● Problem: Give the data again, word for word.

● Dataset content:

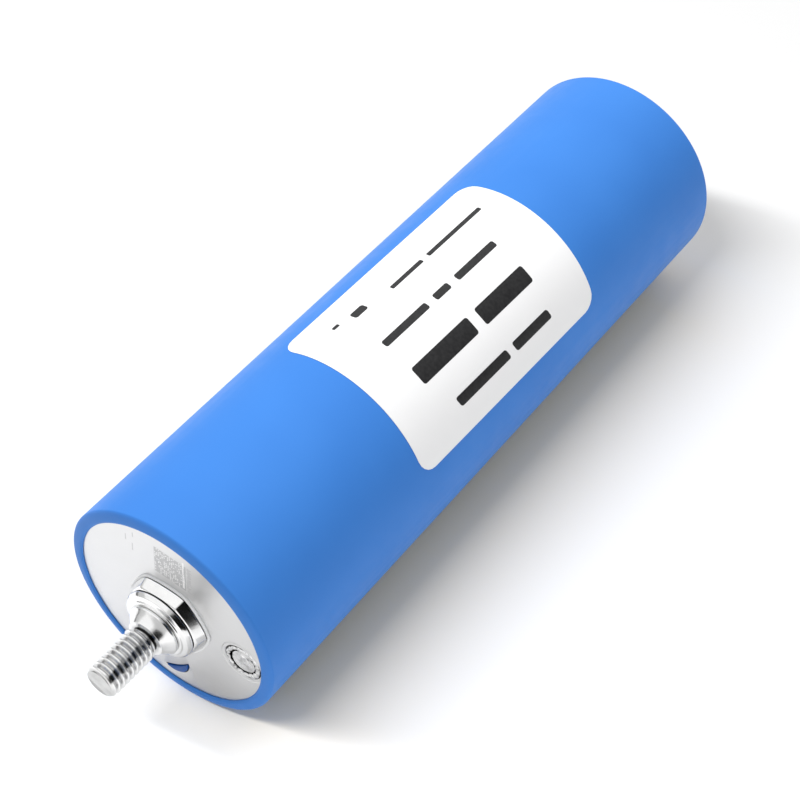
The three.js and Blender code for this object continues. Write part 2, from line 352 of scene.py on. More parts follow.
def plated_metal(name, joint):
    """Polished nickel plate, with polishing clouds and small handling marks. Its foot, just above the
    height joint, is painted black: painted shade in the joint there."""
    m = Nodes(name)
    m.set(Metallic=1.0)
    cloud = m.noise(500, 3)
    unshaded = m.mix(m.range(cloud, 0, 1), (0.82, 0.82, 0.82), (0.90, 0.90, 0.895))
    # Painted shade: black from the height joint up to 0.11 mm above it, fading out by 0.17 mm.
    m.colour(m.mix(m.deeper_than(joint, -0.17 * MM, -0.11 * MM), unshaded, (0.03, 0.03, 0.03)))
    marks = m.noise(2600, 5, 0.7)
    m.rough(m.math("ADD", m.range(cloud, 0.09, 0.17), m.range(marks, 0, 0.08, 0.58, 0.75)))
    m.bump(m.noise(700, 2), 0.4, 0.02 * MM)
    m.bump(marks, 0.45, 0.009 * MM)
    return m.material


def weld_metal():
    """Laser weld: rippled and brighter where it froze, and painted black below the lid's top face, as
    shade at its feet and down the gap inside it.
    """
    m = Nodes("weld_metal")
    m.set(Metallic=1.0)
    spots = m.noise(2200, 4, 0.65)
    bright = m.ramp(spots, [(0.34, 0.34), (0.47, 0.70), (0.66, 0.90)])
    # Painted shade: black from 0.01 mm to 0.09 mm below the lid's top face and lower.
    m.colour(m.mix(m.deeper_than(LID_TOP, 0.01 * MM, 0.09 * MM), bright, (0.02, 0.02, 0.02)))
    m.rough(m.range(spots, 0.42, 0.22))
    m.bump(spots, 0.5, 0.03 * MM)
    return m.material


def hammered_metal():
    """The port's sealing disc: beaten and mottled, with painted shade that turns it black in its punched
    pit and down its side.
    """
    m = Nodes("hammered_metal")
    m.set(Metallic=1.0)
    blows = m.noise(900, 3, 0.6)
    unshaded = m.ramp(blows, [(0.36, 0.52), (0.5, 0.74), (0.66, 0.86)])
    # Painted shade: black from 0.22 mm to 0.36 mm below the lid's top face and lower, in the pit and down
    # the disc's side.
    m.colour(m.mix(m.deeper_than(LID_TOP, 0.22 * MM, 0.36 * MM), unshaded, (0.03, 0.03, 0.03)))
    m.rough(m.range(blows, 0.38, 0.22))
    m.bump(blows, 0.6, 0.05 * MM)
    m.bump(m.noise(4000, 2), 0.3, 0.008 * MM)
    return m.material


def thread_metal():
    """The stud's plate: as bright as the rest on its crests, with painted shade that makes it duller and
    darker down in the thread and black in the undercut.
    """
    m = Nodes("thread_metal")
    m.set(Metallic=1.0)
    # Painted shade: the plate darkens from the crests down to the roots of the thread.
    depth = m.range(m.from_axis(), 0, 1, STUD_ROOT, STUD_RADIUS - 0.12 * MM)
    cloud = m.noise(600, 3)
    crest = m.mix(m.range(cloud, 0, 1), (0.84, 0.84, 0.84), (0.91, 0.91, 0.905))
    root = m.mix(m.range(cloud, 0, 1), (0.48, 0.48, 0.48), (0.64, 0.64, 0.635))
    # Painted shade: the undercut below the thread is painted black.
    painted_undercut_shade = m.math(
        "MULTIPLY",
        m.range(m.from_axis(), 1, 0, STUD_ROOT - 0.12 * MM, STUD_ROOT - 0.02 * MM),
        m.deeper_than(RIM + THREAD_START, -0.3 * MM, -0.1 * MM),
    )
    m.colour(m.mix(painted_undercut_shade, m.mix(depth, root, crest), (0.02, 0.02, 0.02)))
    marks = m.noise(3200, 4, 0.7)
    m.rough(m.math("ADD", m.range(cloud, 0.15, 0.23), m.range(marks, 0, 0.08, 0.58, 0.75)))
    m.bump(marks, 0.5, 0.012 * MM)
    return m.material


def etched_metal():
    """Laser-marked metal: duller and slightly darker than the lid around it."""
    m = Nodes("etched_metal")
    m.set(Metallic=1.0)
    grain = m.noise(4200, 3, 0.7)
    m.colour(m.mix(m.range(grain, 0, 1), (0.52, 0.52, 0.525), (0.70, 0.70, 0.705)))
    m.rough(m.range(grain, 0.5, 0.7))
    m.bump(grain, 0.6, 0.02 * MM)
    return m.material


def burnished_metal():
    """Metal that the laser melted smooth: brighter than the lid around it."""
    m = Nodes("burnished_metal")
    m.set(Metallic=1.0)
    grain = m.noise(3000, 3, 0.6)
    m.colour(m.mix(m.range(grain, 0, 1), (0.90, 0.90, 0.90), (0.98, 0.98, 0.98)))
    m.rough(m.range(grain, 0.4, 0.55))
    m.bump(grain, 0.4, 0.01 * MM)
    return m.material


def marker_plastic():
    """Dark blue moulded plastic."""
    m = Nodes("marker_plastic")
    m.set(Specular_IOR_Level=0.2)
    cloud = m.noise(700, 3)
    m.colour(m.mix(m.range(cloud, 0, 1), (0.008, 0.072, 0.300), (0.012, 0.090, 0.350)))
    m.rough(m.range(cloud, 0.26, 0.38))
    m.bump(m.noise(2500, 2), 0.2, 0.01 * MM)
    return m.material


def coated(name, low, high, rough, scale, depth, metallic=0.0):
    """A plain finish: a grain between two tones and two roughnesses, with a fine relief."""
    m = Nodes(name)
    m.set(Metallic=metallic)
    grain = m.noise(scale, 4, 0.6)
    m.colour(m.mix(m.range(grain, 0, 1), low, high))
    m.rough(m.range(grain, *rough))
    m.bump(grain, 0.4, depth)
    return m.material


# ---------------------------------------------------------------- body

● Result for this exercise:
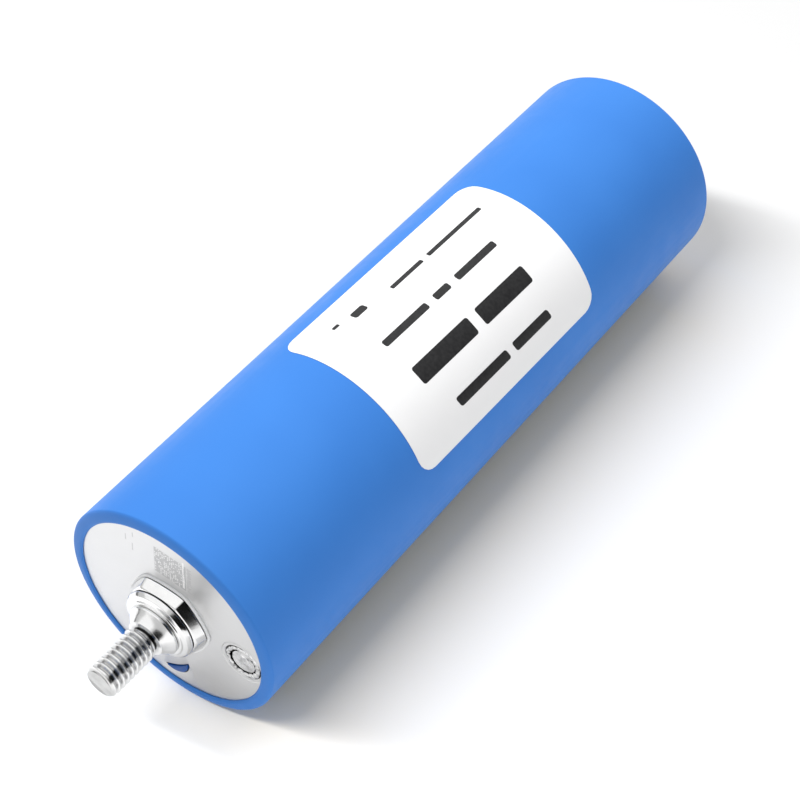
The three.js and Blender code for this object continues. Write part 2, from line 352 of scene.py on. More parts follow.
def plated_metal(name, joint):
    """Polished nickel plate, with polishing clouds and small handling marks. Its foot, just above the
    height joint, is painted black: painted shade in the joint there."""
    m = Nodes(name)
    m.set(Metallic=1.0)
    cloud = m.noise(500, 3)
    unshaded = m.mix(m.range(cloud, 0, 1), (0.82, 0.82, 0.82), (0.90, 0.90, 0.895))
    # Painted shade: black from the height joint up to 0.11 mm above it, fading out by 0.17 mm.
    m.colour(m.mix(m.deeper_than(joint, -0.17 * MM, -0.11 * MM), unshaded, (0.03, 0.03, 0.03)))
    marks = m.noise(2600, 5, 0.7)
    m.rough(m.math("ADD", m.range(cloud, 0.09, 0.17), m.range(marks, 0, 0.08, 0.58, 0.75)))
    m.bump(m.noise(700, 2), 0.4, 0.02 * MM)
    m.bump(marks, 0.45, 0.009 * MM)
    return m.material


def weld_metal():
    """Laser weld: rippled and brighter where it froze, and painted black below the lid's top face, as
    shade at its feet and down the gap inside it.
    """
    m = Nodes("weld_metal")
    m.set(Metallic=1.0)
    spots = m.noise(2200, 4, 0.65)
    bright = m.ramp(spots, [(0.34, 0.34), (0.47, 0.70), (0.66, 0.90)])
    # Painted shade: black from 0.01 mm to 0.09 mm below the lid's top face and lower.
    m.colour(m.mix(m.deeper_than(LID_TOP, 0.01 * MM, 0.09 * MM), bright, (0.02, 0.02, 0.02)))
    m.rough(m.range(spots, 0.42, 0.22))
    m.bump(spots, 0.5, 0.03 * MM)
    return m.material


def hammered_metal():
    """The port's sealing disc: beaten and mottled, with painted shade that turns it black in its punched
    pit and down its side.
    """
    m = Nodes("hammered_metal")
    m.set(Metallic=1.0)
    blows = m.noise(900, 3, 0.6)
    unshaded = m.ramp(blows, [(0.36, 0.52), (0.5, 0.74), (0.66, 0.86)])
    # Painted shade: black from 0.22 mm to 0.36 mm below the lid's top face and lower, in the pit and down
    # the disc's side.
    m.colour(m.mix(m.deeper_than(LID_TOP, 0.22 * MM, 0.36 * MM), unshaded, (0.03, 0.03, 0.03)))
    m.rough(m.range(blows, 0.38, 0.22))
    m.bump(blows, 0.6, 0.05 * MM)
    m.bump(m.noise(4000, 2), 0.3, 0.008 * MM)
    return m.material


def thread_metal():
    """The stud's plate: as bright as the rest on its crests, with painted shade that makes it duller and
    darker down in the thread and black in the undercut.
    """
    m = Nodes("thread_metal")
    m.set(Metallic=1.0)
    # Painted shade: the plate darkens from the crests down to the roots of the thread.
    depth = m.range(m.from_axis(), 0, 1, STUD_ROOT, STUD_RADIUS - 0.12 * MM)
    cloud = m.noise(600, 3)
    crest = m.mix(m.range(cloud, 0, 1), (0.84, 0.84, 0.84), (0.91, 0.91, 0.905))
    root = m.mix(m.range(cloud, 0, 1), (0.48, 0.48, 0.48), (0.64, 0.64, 0.635))
    # Painted shade: the undercut below the thread is painted black.
    painted_undercut_shade = m.math(
        "MULTIPLY",
        m.range(m.from_axis(), 1, 0, STUD_ROOT - 0.12 * MM, STUD_ROOT - 0.02 * MM),
        m.deeper_than(RIM + THREAD_START, -0.3 * MM, -0.1 * MM),
    )
    m.colour(m.mix(painted_undercut_shade, m.mix(depth, root, crest), (0.02, 0.02, 0.02)))
    marks = m.noise(3200, 4, 0.7)
    m.rough(m.math("ADD", m.range(cloud, 0.15, 0.23), m.range(marks, 0, 0.08, 0.58, 0.75)))
    m.bump(marks, 0.5, 0.012 * MM)
    return m.material


def etched_metal():
    """Laser-marked metal: duller and slightly darker than the lid around it."""
    m = Nodes("etched_metal")
    m.set(Metallic=1.0)
    grain = m.noise(4200, 3, 0.7)
    m.colour(m.mix(m.range(grain, 0, 1), (0.52, 0.52, 0.525), (0.70, 0.70, 0.705)))
    m.rough(m.range(grain, 0.5, 0.7))
    m.bump(grain, 0.6, 0.02 * MM)
    return m.material


def burnished_metal():
    """Metal that the laser melted smooth: brighter than the lid around it."""
    m = Nodes("burnished_metal")
    m.set(Metallic=1.0)
    grain = m.noise(3000, 3, 0.6)
    m.colour(m.mix(m.range(grain, 0, 1), (0.90, 0.90, 0.90), (0.98, 0.98, 0.98)))
    m.rough(m.range(grain, 0.4, 0.55))
    m.bump(grain, 0.4, 0.01 * MM)
    return m.material


def marker_plastic():
    """Dark blue moulded plastic."""
    m = Nodes("marker_plastic")
    m.set(Specular_IOR_Level=0.2)
    cloud = m.noise(700, 3)
    m.colour(m.mix(m.range(cloud, 0, 1), (0.008, 0.072, 0.300), (0.012, 0.090, 0.350)))
    m.rough(m.range(cloud, 0.26, 0.38))
    m.bump(m.noise(2500, 2), 0.2, 0.01 * MM)
    return m.material


def coated(name, low, high, rough, scale, depth, metallic=0.0):
    """A plain finish: a grain between two tones and two roughnesses, with a fine relief."""
    m = Nodes(name)
    m.set(Metallic=metallic)
    grain = m.noise(scale, 4, 0.6)
    m.colour(m.mix(m.range(grain, 0, 1), low, high))
    m.rough(m.range(grain, *rough))
    m.bump(grain, 0.4, depth)
    return m.material


# ---------------------------------------------------------------- body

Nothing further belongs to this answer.